Far-from-equilibrium field theory of many-body quantum spin systems: Prethermalization and relaxation of spin spiral states in three dimensions

We study theoretically the far-from-equilibrium relaxation dynamics of spin spiral states in the three dimensional isotropic Heisenberg model. The investigated problem serves as an archetype for understanding quantum dynamics of isolated many-body systems in the vicinity of a spontaneously broken continuous symmetry. We present a field-theoretical formalism that systematically improves on mean-field for describing the real-time quantum dynamics of generic spin-1/2 systems. This is achieved by mapping spins to Majorana fermions followed by a 1/N expansion of the resulting two-particle irreducible (2PI) effective action. Our analysis reveals rich fluctuation-induced relaxation dynamics in the unitary evolution of spin spiral states. In particular, we find the sudden appearance of long-lived prethermalized plateaus with diverging lifetimes as the spiral winding is tuned toward the thermodynamically stable ferro- or antiferromagnetic phases. The emerging prethermalized states are characterized by different bosonic modes being thermally populated at different effective temperatures, and by a hierarchical relaxation process reminiscent of glassy systems.
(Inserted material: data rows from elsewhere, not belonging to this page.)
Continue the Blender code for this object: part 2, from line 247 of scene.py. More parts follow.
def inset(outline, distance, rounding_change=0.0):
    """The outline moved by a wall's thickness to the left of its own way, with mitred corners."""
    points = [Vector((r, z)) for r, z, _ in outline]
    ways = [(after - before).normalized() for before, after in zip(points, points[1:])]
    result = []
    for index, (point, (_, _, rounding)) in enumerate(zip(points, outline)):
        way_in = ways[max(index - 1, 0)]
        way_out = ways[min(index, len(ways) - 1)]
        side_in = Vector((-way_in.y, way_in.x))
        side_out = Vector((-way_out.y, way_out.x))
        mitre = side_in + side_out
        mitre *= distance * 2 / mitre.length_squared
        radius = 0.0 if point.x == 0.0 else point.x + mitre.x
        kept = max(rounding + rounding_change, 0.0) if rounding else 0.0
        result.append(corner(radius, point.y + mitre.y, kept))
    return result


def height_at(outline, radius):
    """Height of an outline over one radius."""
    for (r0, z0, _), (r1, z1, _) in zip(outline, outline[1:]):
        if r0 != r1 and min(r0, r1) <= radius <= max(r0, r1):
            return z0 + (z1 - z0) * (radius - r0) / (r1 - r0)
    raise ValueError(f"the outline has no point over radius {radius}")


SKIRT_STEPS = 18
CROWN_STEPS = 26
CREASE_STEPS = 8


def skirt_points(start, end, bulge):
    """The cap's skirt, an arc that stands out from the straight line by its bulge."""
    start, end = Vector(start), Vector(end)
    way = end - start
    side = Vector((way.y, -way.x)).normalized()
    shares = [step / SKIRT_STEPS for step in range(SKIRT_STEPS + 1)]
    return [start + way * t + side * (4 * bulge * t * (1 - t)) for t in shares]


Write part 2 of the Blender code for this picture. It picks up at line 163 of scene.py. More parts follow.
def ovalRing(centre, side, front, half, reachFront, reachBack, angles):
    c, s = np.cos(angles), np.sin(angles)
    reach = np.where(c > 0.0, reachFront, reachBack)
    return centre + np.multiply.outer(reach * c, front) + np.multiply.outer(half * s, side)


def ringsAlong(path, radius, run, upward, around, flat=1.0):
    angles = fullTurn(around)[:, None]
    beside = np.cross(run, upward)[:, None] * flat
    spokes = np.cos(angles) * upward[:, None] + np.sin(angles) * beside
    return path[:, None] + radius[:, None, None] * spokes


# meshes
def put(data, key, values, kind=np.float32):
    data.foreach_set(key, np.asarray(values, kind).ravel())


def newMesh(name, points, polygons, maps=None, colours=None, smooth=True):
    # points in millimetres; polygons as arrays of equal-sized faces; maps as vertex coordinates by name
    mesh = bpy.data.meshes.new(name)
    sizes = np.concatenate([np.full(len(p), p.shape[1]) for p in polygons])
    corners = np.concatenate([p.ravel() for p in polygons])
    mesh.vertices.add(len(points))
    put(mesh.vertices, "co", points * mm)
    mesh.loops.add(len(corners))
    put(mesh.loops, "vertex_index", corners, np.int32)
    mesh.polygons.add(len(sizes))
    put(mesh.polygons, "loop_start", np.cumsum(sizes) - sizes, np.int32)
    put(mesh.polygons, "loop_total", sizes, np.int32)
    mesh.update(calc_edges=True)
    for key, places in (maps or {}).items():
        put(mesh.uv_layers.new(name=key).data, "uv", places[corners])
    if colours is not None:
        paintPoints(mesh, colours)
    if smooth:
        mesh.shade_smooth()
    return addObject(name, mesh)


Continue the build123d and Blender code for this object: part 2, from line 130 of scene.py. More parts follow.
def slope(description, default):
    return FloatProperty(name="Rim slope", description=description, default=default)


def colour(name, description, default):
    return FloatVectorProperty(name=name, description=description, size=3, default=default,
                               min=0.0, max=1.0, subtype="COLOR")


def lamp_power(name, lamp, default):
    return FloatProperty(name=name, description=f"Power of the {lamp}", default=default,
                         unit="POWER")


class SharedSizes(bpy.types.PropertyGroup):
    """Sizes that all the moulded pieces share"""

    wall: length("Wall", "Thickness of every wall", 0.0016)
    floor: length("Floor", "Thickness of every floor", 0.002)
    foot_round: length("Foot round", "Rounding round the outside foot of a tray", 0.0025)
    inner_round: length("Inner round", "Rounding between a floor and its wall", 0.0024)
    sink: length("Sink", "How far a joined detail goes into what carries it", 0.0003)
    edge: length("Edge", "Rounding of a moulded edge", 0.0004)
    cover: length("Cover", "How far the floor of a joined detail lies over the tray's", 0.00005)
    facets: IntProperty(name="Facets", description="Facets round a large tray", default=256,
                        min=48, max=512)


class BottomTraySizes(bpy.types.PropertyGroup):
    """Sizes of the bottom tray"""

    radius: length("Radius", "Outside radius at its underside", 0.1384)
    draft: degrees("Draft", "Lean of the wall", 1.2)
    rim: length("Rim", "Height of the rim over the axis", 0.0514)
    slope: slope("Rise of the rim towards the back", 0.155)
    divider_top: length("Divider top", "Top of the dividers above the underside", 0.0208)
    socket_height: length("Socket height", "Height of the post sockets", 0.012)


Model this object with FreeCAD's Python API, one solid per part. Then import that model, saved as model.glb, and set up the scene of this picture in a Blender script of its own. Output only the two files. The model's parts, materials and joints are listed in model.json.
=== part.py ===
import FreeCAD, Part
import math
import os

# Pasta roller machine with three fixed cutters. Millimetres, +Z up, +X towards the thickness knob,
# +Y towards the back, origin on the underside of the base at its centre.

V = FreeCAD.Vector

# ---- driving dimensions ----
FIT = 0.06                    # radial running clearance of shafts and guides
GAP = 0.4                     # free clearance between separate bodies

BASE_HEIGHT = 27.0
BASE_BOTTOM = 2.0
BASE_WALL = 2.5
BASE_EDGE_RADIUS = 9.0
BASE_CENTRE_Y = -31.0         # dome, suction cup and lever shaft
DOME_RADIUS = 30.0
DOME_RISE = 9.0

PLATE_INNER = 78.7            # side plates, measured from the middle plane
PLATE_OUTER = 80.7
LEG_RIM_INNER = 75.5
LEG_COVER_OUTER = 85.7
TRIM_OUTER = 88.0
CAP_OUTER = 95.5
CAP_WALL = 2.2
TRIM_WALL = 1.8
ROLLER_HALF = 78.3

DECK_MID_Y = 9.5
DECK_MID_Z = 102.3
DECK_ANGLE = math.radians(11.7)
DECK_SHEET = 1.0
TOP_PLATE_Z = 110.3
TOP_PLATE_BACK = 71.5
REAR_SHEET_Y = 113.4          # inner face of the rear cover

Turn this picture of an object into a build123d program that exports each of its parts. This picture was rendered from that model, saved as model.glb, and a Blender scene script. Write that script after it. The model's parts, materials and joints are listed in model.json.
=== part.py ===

Spin-spin correlators found by solving the non-equilibrium Bethe-Salpeter equation provide further insight into the dynamic formation of correlations, the fate of unstable collective modes, and the emergence of fluctuation-dissipation relations. Our predictions can be verified experimentally using recent realizations of spin spiral states with ultracold atoms in a quantum gas microscope [S. Hild, et al. Phys. Rev. Lett. 113, 147205 (2014)].